CT Medicaid expansion launched for children of any immigration status – Identidad Latina Multimedia

For Gabriela, the recent expansion of the state’s Medicaid program for children under 12, regardless of immigration status, means that her 10-year-old son can now connect with a pediatrician and won’t have to worry about billing issues as often.

Gabriela, whose family moved to Hartford from Honduras, does not have permanent legal status and three of her children cannot access regular health care because they do not have insurance. With the expansion, her 10-year-old son is now eligible for coverage.

“We go to community clinics, but it’s not really enough, because there’s still a concern that if my son has a fever or discomfort of any kind, even if they give you a discounted rate, you still have to come with money,” she said. “And that’s not always possible.”

She worries about medical bills from hospital visits and the lack of regular access to health care for her children.

“We can’t just take our children to the doctor when necessary,” she said. “I have to figure it out. We make teas, we make home remedies, we use medicines [de venta libre] to lower the temperature. But I don’t feel as safe as if I could go to the doctor.”

In 2021, lawmakers approved a Medicaid expansion, known as HUSKY in Connecticut, for children under the age of 8, regardless of immigration status. Last year, they expanded eligibility to children 12 and younger, as long as their families meet the income limits that qualify for Medicaid.

Children from households earning up to 201% of the federal poverty level qualify (for a family of four, that’s $55,778). Children from households earning between 201% and 325% of the federal poverty level also qualify, but are subject to an asset test.

The expansion went into effect on January 1. Children under the age of 12 who enroll in the HUSKY program can keep the benefit until age 19. Children age 12 and older without legal permanent status at the time of enrollment are not eligible.

The State expects about 5,500 residents to enroll in the expanded program in the first year.

“The fact that this could be included in the budget shows the power our community has,” Carolina Bortolleto, a volunteer with the HUSKY for Immigrants Coalition and co-founder of Connecticut Students for a Dream, said in May when the expansion was approved. “And it shows that our legislators know that this was the right thing to do.”

Residents are encouraged to call Access Health CT, the state’s insurance exchange, at 855-805-4325 to enroll. They can also request that a paper application be mailed to them. Access Health has bilingual staff available.

Residents may also visit any of the Department of Social Services offices and apply in person. You can find a list of locations here.

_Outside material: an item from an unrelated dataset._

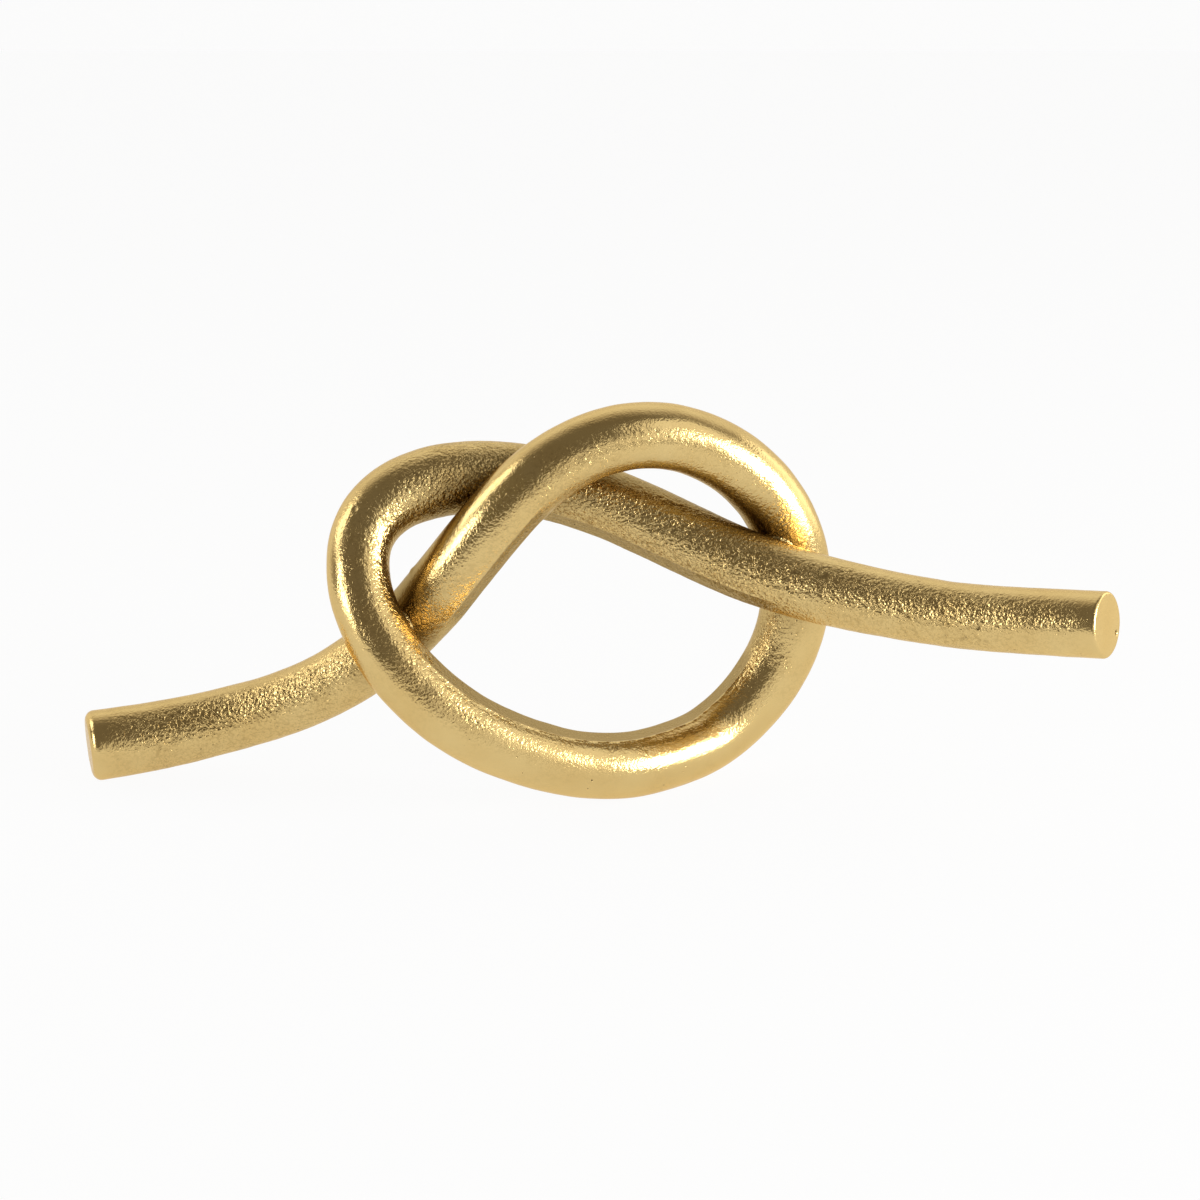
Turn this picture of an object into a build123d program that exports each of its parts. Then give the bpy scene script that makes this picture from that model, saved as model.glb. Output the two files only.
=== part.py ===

The State is in the process of updating its online application system and hopes to have an online enrollment option in the future.

To enroll, the state requires the child’s name, date of birth, address, and family household income (as well as frequency and source of income).

“We absolutely never share any information with US Citizenship and Immigration Services,” said Kristin Dowty, program administration manager for the state Department of Social Services. Coverage lasts for one year and families can re-enroll at the end of that year.

As advocates look ahead to the legislative session that began last week and runs through June, they are calling for another expansion of HUKSY that would include all residents, regardless of age and immigration status. Lawmakers have signaled that they are open to debating the idea.